Douglass, a man who had every right to believe in welfare and reparations for himself and others like him, instead expounded upon an entirely different ethic, one of individualism, self-sufficiency, hard work, and independence.
In a famous speech that he gave through most of his life called, “Self-Made Men,” Douglas spoke about what the critical elements are for success in America. He explained who the self-made men were and what made them successful. Douglass’s speech is the antithesis of everything Obama and modern liberals stand for.
“Self-made men are the men who, under peculiar difficulties and without the ordinary helps of favoring circumstances, have attained knowledge, usefulness, power and position and have learned from themselves the best uses to which life can be put in this world, and in the exercises of these uses to build up worthy character,” Douglass continued, “In fact they are the men who are not brought up but who are obliged to come up, not only without the voluntary assistance or friendly co-operation of society, but often in open and derisive defiance of all the efforts of society and the tendency of circumstances to repress, retard and keep them down.”
Douglass expounded upon the principles of the modern Americans who wish to conserve the traditional ethos, culture and political system of the Founding Fathers.
Douglass continued to describe self-made men, “Such men as these, whether found in one position or another, whether in the college or in the factory; whether professors or plowmen; whether Caucasian or Indian; whether Anglo-Saxon or Anglo-African, are self-made men and are entitled to a certain measure of respect for their success and for proving to the world the grandest possibilities of human nature, of whatever variety of race or color.”

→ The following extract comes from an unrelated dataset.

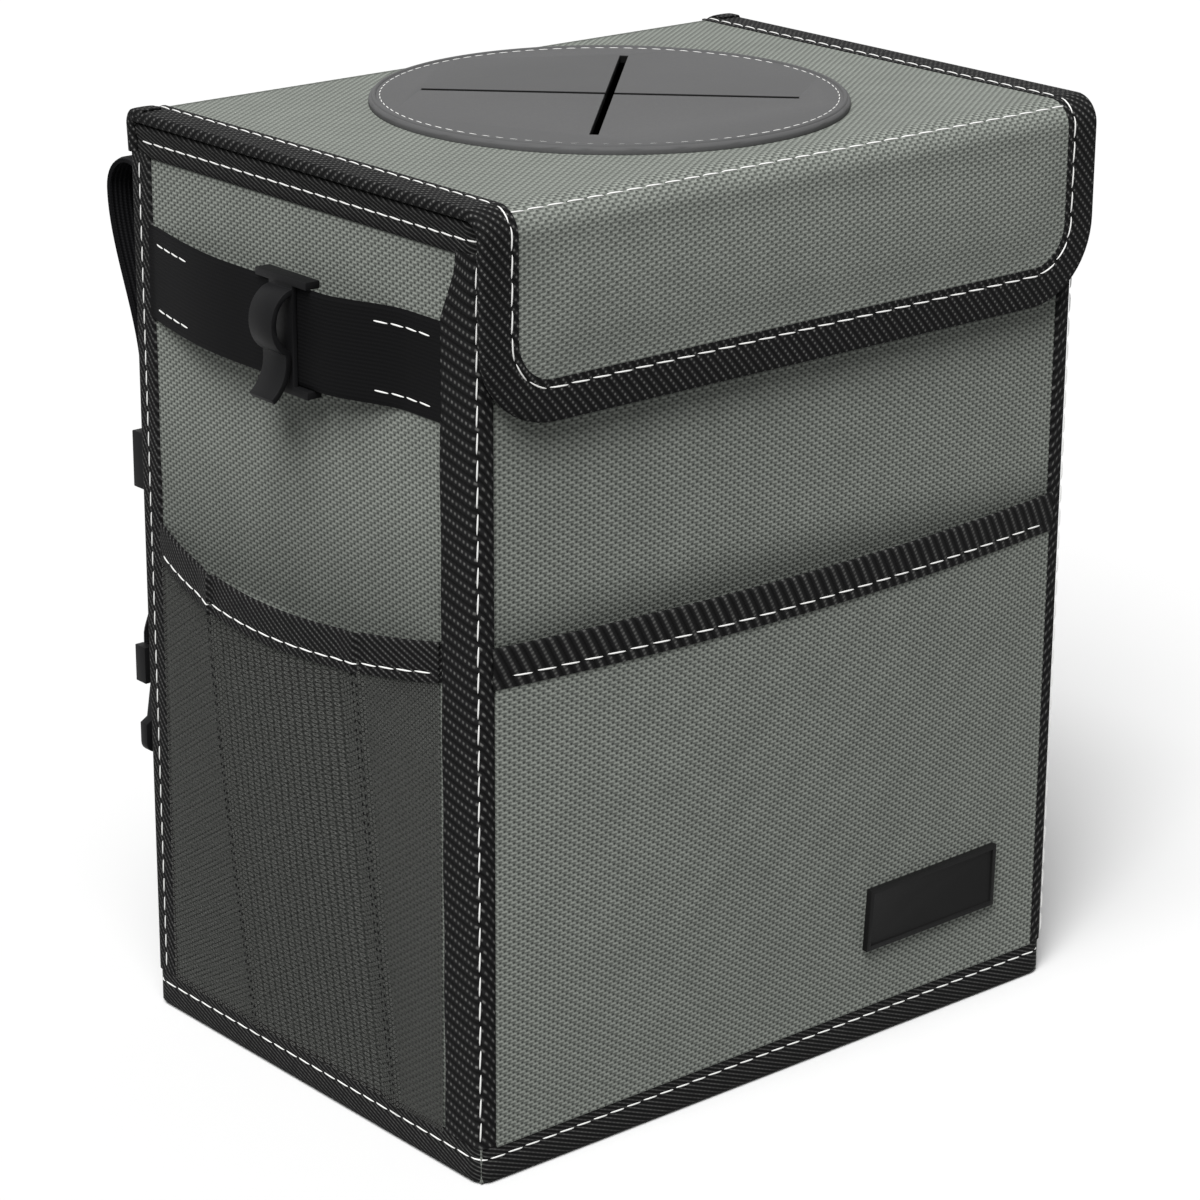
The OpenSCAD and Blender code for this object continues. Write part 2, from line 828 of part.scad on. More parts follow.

In his speech, Douglass even scoffed at the idea that an Ivy League education is what gives a person ultimate success, and he lambasted do-nothing intellectuals. Douglass also scoffed at the idea that success comes through “good fortune” and circumstance. Douglass said “Detraction is, to many, a delicious morsel.”
Modern day Leftists base their values on the idea that society owes you and you owe society, and Obama’s statement demonstrates a clear philosophical agreement. However, conservative economist Milton Friedman described exactly how individuals should see government. Friedman said that a free citizen should ask, “‘What can I and my compatriots do through government’ to help us discharge our individual responsibilities, to achieve our several goals and purposes, and above all, to protect our freedom?”